Children in foster care will already have experienced a lifetime’s worth of trauma before ever stepping foot in your home. Please be self-aware enough to not add to their trauma.
(Side note: You do not HAVE to be married to foster.)
My husband and I are a far cry from perfect parents. We lose our temper with our kids just like everyone else. We are young and we still have soooo much to learn, but we have a healthy relationship and an incredible support system backing us on this.
Which leads me to my next question…
DO I HAVE A SUPPORT SYSTEM?
We absolutely positively could NOT do this without our circle of people. From babysitting and hand-me-downs to vent sessions and tears, our circle is there for us.
The foster care system would have surely eaten us alive by now if it hadn’t been for them.

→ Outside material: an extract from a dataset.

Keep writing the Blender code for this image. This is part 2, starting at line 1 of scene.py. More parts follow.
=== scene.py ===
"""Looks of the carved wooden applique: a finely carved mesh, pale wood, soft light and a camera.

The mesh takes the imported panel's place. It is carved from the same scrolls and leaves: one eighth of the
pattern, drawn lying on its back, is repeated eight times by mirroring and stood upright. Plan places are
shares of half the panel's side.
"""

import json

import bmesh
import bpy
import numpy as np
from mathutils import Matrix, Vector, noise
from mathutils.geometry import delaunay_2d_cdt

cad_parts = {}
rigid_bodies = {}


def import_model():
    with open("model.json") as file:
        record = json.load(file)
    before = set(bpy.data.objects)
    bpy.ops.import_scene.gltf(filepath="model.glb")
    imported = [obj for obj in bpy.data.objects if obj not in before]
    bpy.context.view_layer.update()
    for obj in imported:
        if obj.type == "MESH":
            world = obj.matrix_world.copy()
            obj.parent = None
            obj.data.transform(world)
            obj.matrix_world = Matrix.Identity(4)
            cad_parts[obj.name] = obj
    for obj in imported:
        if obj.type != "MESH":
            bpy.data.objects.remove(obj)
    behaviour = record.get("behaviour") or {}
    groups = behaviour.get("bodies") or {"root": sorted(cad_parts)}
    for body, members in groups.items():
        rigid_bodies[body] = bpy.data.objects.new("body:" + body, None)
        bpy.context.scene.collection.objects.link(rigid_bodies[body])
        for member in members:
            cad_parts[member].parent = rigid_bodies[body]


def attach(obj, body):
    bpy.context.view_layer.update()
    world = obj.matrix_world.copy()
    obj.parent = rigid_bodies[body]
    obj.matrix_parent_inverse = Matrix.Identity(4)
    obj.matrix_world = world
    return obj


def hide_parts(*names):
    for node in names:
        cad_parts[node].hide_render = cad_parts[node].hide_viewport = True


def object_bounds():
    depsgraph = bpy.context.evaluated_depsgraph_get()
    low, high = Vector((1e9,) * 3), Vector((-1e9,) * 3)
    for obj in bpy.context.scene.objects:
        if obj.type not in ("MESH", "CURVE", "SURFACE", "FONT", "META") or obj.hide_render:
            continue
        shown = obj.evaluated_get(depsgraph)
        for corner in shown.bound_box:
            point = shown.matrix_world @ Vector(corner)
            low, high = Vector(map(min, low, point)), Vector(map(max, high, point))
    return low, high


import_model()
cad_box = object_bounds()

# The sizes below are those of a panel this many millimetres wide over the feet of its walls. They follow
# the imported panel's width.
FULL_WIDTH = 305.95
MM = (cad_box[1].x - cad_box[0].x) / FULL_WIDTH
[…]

Our parents take our kids for the weekend regularly, our church family made sure our first placement had everything they needed and so much more, our resource worker has the best trauma-parenting recommendations, our friends pray endlessly for us.
When our hearts ache, theirs do too. When we rejoice in the progress a child has made, they do too.

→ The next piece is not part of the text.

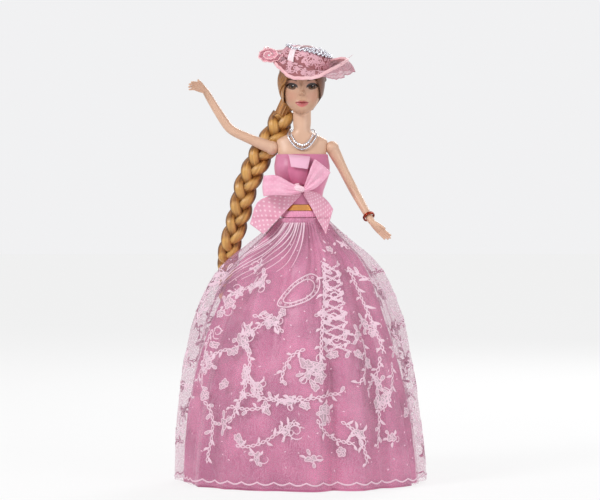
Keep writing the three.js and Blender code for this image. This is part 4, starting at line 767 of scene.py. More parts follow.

You need these kinds of people, or at least one person, in your life because when things get hard, they will be there to lift you up and help you keep going.
AM I WILLING TO LEARN?
In foster care, there is so. much. to. learn.
The biggest subject you should educate yourself on is trauma and its long-lasting effects on children. It doesn’t matter if a child comes into foster care at 1-day-old or 16-years-old, they will have endured trauma and it WILL have effects on them physically, emotionally and developmentally.
This is simply the nature of foster care. Kids don’t come into care because they were living in a safe and loving home. The very act of being taken from their home is traumatic, not to mention everything leading up to that point.
I am privileged enough to not have experienced much trauma at all in my life, so I have to make a conscious effort to understand my foster children’s needs as best I can. For me, this looks like talking with other foster parents, seeking out counseling services, listening to podcasts, reading books, and following trauma-based social pages.
There also is a lot to learn about the foster care system as a whole. You will learn as you go about how the court system works, what your role is as a foster parent, how to advocate for your child’s needs, how to bridge the relationship with birth parents, how to seek out the resources your child needs… the list is endless.
You HAVE to be willing to learn -- constantly -- for your kids’ sake.
If you’re thinking about jumping into foster parenting but are still hesitant, I urge you to keep educating yourself. Ask questions, follow other foster parents on social, attend informational meetings, listen to podcasts, whatever you need to do to help you make the plunge.
It is the hardest thing I’ve ever done, but it is 1,000 percent worth it.